Identify and copy all lines of the material where the string "from" is found.
____________________
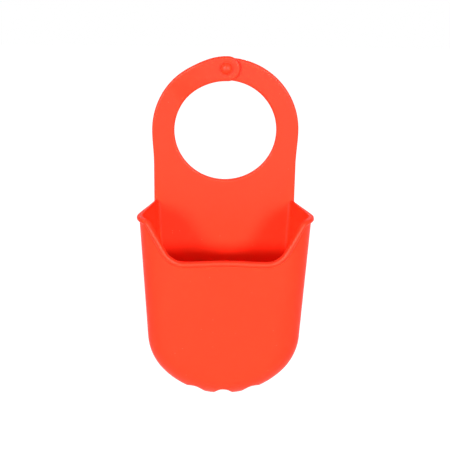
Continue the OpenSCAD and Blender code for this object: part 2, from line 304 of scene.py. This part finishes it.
def buildSilicone(look, body, bumpLook):
    material = bpy.data.materials.new("redSilicone")
    material.use_nodes = True
    tree = material.node_tree
    shader = tree.nodes["Principled BSDF"]
    skin = addNode(tree, "ShaderNodeGroup", node_tree=buildSiliconeSkin(skinDetail))
    for name, value in look.items():
        skin.inputs[name].default_value = value
    bump = addNode(tree, "ShaderNodeBump", {**bumpLook, "Height": skin.outputs["Height"]})
    tree.links.new(skin.outputs["Colour"], shader.inputs["Base Color"])
    tree.links.new(skin.outputs["Roughness"], shader.inputs["Roughness"])
    tree.links.new(bump.outputs[0], shader.inputs["Normal"])
    for name, value in body.items():
        shader.inputs[name].default_value = value
    return material


silicone = buildSilicone(siliconeLook, siliconeBody, grainBump)


def dress(piece, *nodes):  # the silicone, and the CAD nodes that the piece stands for
    piece.data.materials.clear()
    piece.data.materials.append(silicone)
    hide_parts(*nodes)


print("sink caddy: silicone mixed")


# rounded edges of the flat silicone

edges = {
    "across": 1.1,  # round on the front edge, across the face
    "deep": 1.0,    # and into the thickness
    "back": 0.4,    # round on the back edge
    "steps": 7,
    "backSteps": 3,
    "frontRows": (4.0, 2.4),  # rows of points that keep the faces flat
    "backRows": (1.2, 2.8),
}


def edgeProfile(lift=0.0, keep=1.0):  # (inset, y) from the front face round to the back face
    half, back = ring["half"], edges["back"] * keep
    across, deep = edges["across"] * keep, edges["deep"] * keep
    profile = [(row, lift - half) for row in edges["frontRows"]]
    profile += [(i, lift - half + d) for i, d in roundOff(across, deep, 90, 0, edges["steps"])]
    profile += [(i, lift + half - d) for i, d in roundOff(back, back, 0, 90, edges["backSteps"])]
    return profile + [(row, lift + half) for row in edges["backRows"]]


def strapLoop(outer, outWay, inner, inWay, lift=0.0):  # one cut across a strap
    profile = edgeProfile(lift)
    return [(outer[0] - outWay[0] * i, y, outer[1] - outWay[1] * i) for i, y in profile] + [
        (inner[0] + inWay[0] * i, y, inner[1] + inWay[1] * i) for i, y in reversed(profile)]


# pocket, as the part's own curves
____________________
■ Response to this exercise:
Continue the OpenSCAD and Blender code for this object: part 2, from line 304 of scene.py. This part finishes it.
def edgeProfile(lift=0.0, keep=1.0):  # (inset, y) from the front face round to the back face